#### [Modeling code records]
+ + + + +

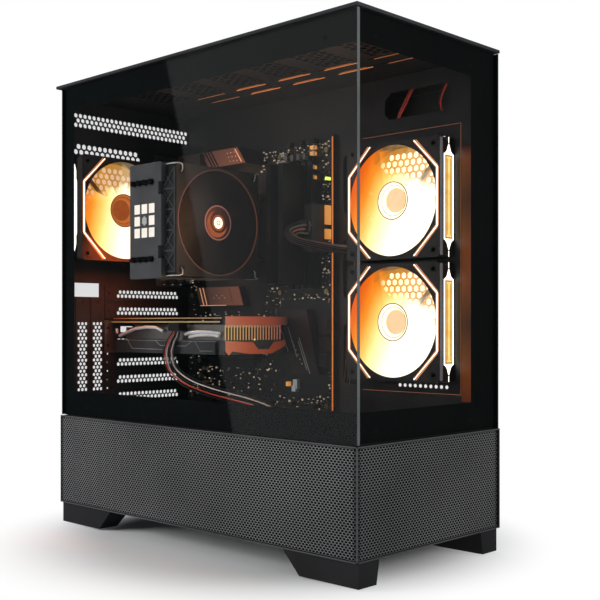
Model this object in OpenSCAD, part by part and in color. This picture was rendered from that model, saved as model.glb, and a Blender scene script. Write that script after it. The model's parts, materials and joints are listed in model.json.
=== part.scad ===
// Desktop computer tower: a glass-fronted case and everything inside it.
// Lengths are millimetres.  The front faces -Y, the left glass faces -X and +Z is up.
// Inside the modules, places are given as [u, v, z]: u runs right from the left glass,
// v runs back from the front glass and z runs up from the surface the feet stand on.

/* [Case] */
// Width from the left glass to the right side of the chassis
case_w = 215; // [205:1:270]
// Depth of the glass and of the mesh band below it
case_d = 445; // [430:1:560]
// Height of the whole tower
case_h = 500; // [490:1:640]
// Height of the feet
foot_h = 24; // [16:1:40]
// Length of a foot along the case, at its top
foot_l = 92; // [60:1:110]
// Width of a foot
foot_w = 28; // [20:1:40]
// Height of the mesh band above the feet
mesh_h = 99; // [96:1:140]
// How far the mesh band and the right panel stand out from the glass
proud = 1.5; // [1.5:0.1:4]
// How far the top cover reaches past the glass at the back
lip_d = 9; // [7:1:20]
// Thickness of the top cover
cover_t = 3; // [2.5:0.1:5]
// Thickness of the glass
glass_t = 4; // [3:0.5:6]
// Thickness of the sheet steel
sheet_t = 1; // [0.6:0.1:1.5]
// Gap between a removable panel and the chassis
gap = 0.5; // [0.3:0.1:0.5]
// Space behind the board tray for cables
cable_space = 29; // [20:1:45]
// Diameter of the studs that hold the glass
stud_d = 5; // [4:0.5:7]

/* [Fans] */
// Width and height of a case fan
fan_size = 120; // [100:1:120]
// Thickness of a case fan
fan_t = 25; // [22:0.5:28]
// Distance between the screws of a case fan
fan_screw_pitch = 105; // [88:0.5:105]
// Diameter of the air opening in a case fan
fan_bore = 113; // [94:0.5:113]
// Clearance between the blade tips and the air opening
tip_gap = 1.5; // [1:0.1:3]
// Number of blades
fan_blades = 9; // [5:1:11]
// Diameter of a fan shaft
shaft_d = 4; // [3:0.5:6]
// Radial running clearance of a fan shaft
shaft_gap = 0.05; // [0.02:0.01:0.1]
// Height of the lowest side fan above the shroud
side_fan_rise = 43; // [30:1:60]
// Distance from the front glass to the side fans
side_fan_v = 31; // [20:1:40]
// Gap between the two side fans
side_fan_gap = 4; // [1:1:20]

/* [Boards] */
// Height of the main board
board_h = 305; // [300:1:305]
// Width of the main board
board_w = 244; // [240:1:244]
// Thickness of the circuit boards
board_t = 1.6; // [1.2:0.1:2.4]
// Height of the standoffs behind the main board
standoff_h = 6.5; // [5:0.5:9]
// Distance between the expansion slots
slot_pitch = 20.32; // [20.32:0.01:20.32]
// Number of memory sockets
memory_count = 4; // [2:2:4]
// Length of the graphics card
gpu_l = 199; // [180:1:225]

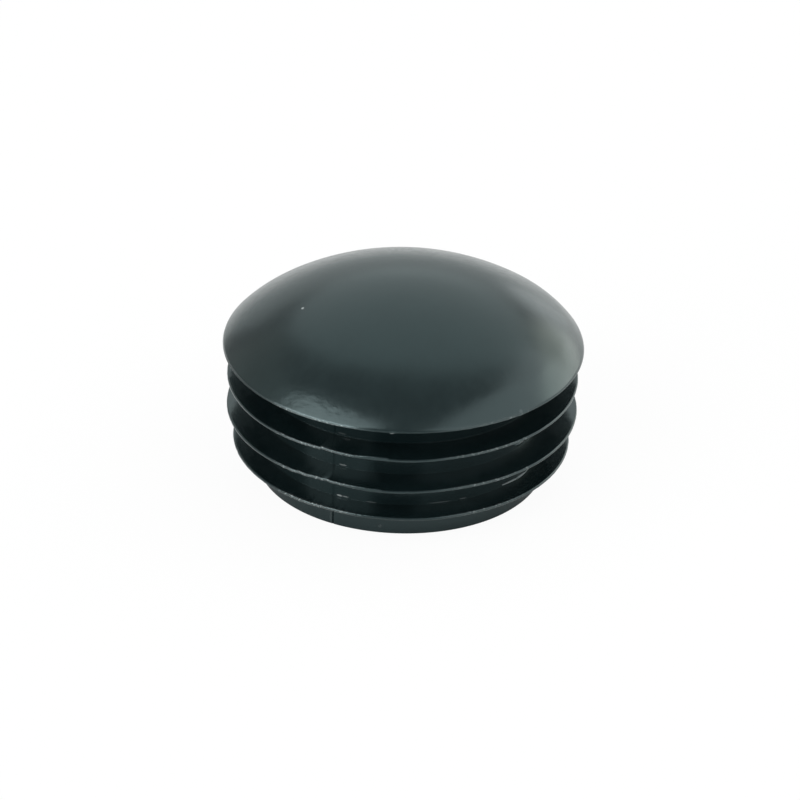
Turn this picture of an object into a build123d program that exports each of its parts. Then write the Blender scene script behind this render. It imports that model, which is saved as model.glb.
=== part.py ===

+ + + + +

#### [What you should do]
Repeat, exactly and only, the lines above from the one containing "Turn this picture" through the end of the material.

#### [Task result]
Turn this picture of an object into a build123d program that exports each of its parts. Then write the Blender scene script behind this render. It imports that model, which is saved as model.glb.
=== part.py ===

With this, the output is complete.